ジュニア準優勝から10年。
土居美咲が思い出のウインブルドンを語る

  • 内田暁●取材・文 text by Uchida Akatsuki
  • photo by AFLO

―― 以前の土居さんは、負けた後の落ち込みが人一倍激しい選手だったとも聞きます。そのあたりは変わってきました?

土居 そういえば、3~4年前にサイモン(・ウォルシュ/オーストラリア人コーチ)とやっていたときに、「お前は負けるたびに世界の終わりくらいに落ち込むけれど、別に誰かが死んだわけでもないぞ」と言われたことを思い出しました(笑)。きっとあのころは、落ち込み方が激しかったんでしょうね。今でも落ち込むことはありますが、そのときによって......ですね。

―― 欧米の人は、選手もコーチもよく「テニスはテニス。負けても人生の終わりではない」という言い方をしますよね?

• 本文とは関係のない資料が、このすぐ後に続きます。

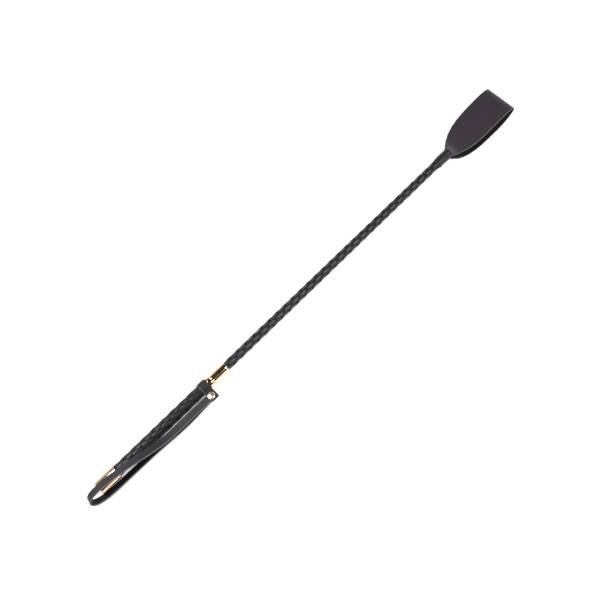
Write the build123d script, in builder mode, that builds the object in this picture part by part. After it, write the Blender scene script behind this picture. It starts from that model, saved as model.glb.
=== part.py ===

土居 しますね。クリス(・ザハルカ/現在の土居のアメリカ人コーチ)からも、そういうことはよく言われます。

―― 土居さんは海外のコーチをつけることも多いですが、考え方の部分で日本人との違いを感じることはありますか?

土居 ありますね。そういう部分がもしかしたら、一番大きいかもしれません。日本人はそれがいいところでもあるんですが、ひとつのことに打ち込む感じになりがちですよね。欧米人のほうがメリハリが効いているというか、オンオフの切り替えがうまい気がします。ツアー中や大会期間中でも、楽しむときは楽しもうよ......という感じで。

 それが、今の私には合っているんだと思います。私も日本人的な価値観のなかで育ってきたので、こういう楽しみ方もあるんだ......と。